Auto Invest: Selecting individual borrowers can be tedious and time-consuming. Fortunately, most P2P platforms offer an automatic investment option. This route distributes your investment funds across multiple borrowers based on your pre-set criteria, saving you valuable time and effort.
Loan Funding: Once investors select a loan, they commit their desired investment amount. The platform facilitates the transfer of these funds from the escrow account to a specific loan pool.
Loan Disbursement: After successful loan funding, the P2P platform disburses the loan amount directly to the borrower’s bank account from escrow account.
Monthly Payments: Borrowers make fixed monthly payments (principal + interest) throughout the loan term. These payments are collected by the platform in to the escrow account.
Distribution to Investors: The P2P platform automatically distributes these borrower repayments to investors in proportion to their investment in the loan. Investors receive their principal amount back in installments, along with the accrued interest.
Matching Engine: The platform acts as a matching engine, connecting borrowers seeking funds with lenders seeking investment opportunities.
Risk Management: P2P platforms typically employ risk assessment tools to evaluate borrower creditworthiness. This helps mitigate risk for investors. Some platforms might offer features like portfolio diversification tools to further spread risk.
Escrow Account Management: Holding investor funds in a secure escrow account safeguards them from misuse by the platform.
Transaction Processing: The platform facilitates secure online transactions between lenders and borrowers, ensuring smooth fund flow throughout the loan cycle.
Loan Servicing: The platform handles loan servicing tasks like collecting borrower repayments and managing defaults (if any).
Investor Communication: Platforms provide investors with regular updates on their investments, including loan performance and repayment schedules.

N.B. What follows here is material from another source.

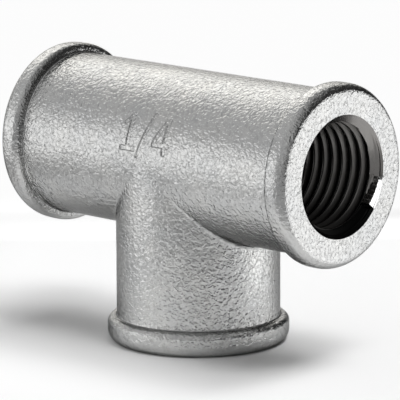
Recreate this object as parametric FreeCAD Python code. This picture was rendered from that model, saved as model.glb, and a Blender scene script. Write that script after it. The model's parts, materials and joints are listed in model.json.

High Returns: P2P loans typically offer higher interest rates compared to fixed deposits or savings accounts. This can be attractive for investors seeking better returns.
Portfolio Diversification: P2P lending adds a new dimension to your portfolio, potentially reducing overall risk through diversification. Unlike stocks and bonds, P2P returns are not directly tied to market fluctuations.
Regular Income: P2P loans allow you to earn interest on a regular basis, providing a steady stream of income. Some platforms offer auto-invest options for hassle-free investing.
Credit Risk: A key risk in P2P lending is the possibility of borrowers defaulting on their loans. Investors may lose a portion or even all of their principal amount.
Platform Risk: The health and credibility of the P2P platform you choose is crucial. Research the platform’s track record, regulatory compliance, and borrower screening processes.
Liquidity Risk: P2P investments are typically less liquid than traditional assets like stocks. Exiting your investment before the loan term ends may be difficult and could incur penalties.
Here is list of the major P2P platforms:
Recently these major P2P came together to form association to proactively adopt high standards of governance, to evolve industry best practices, privacy and data protection norms which is in sync with the laws of the land, set standards to avoid mis-selling, promote ethical business practices, transparency of pricing.
Choose a Reputable Platform: Do thorough research to select a platform with a strong track record, robust security measures, and transparent processes.
Understand Borrower Profiles: Carefully analyze borrower profiles, including creditworthiness and loan purposes. Diversify your investments across multiple borrowers to mitigate risk.
Start Small: Begin with a small investment to understand the platform and P2P lending in general before committing larger sums.
Conclusion
P2P lending presents a promising avenue for investors seeking higher returns and portfolio diversification. However, careful consideration of the inherent risks is essential. By understanding the P2P landscape, choosing the right platform, and employing a measured approach, investors can potentially leverage this new asset class for their financial goals.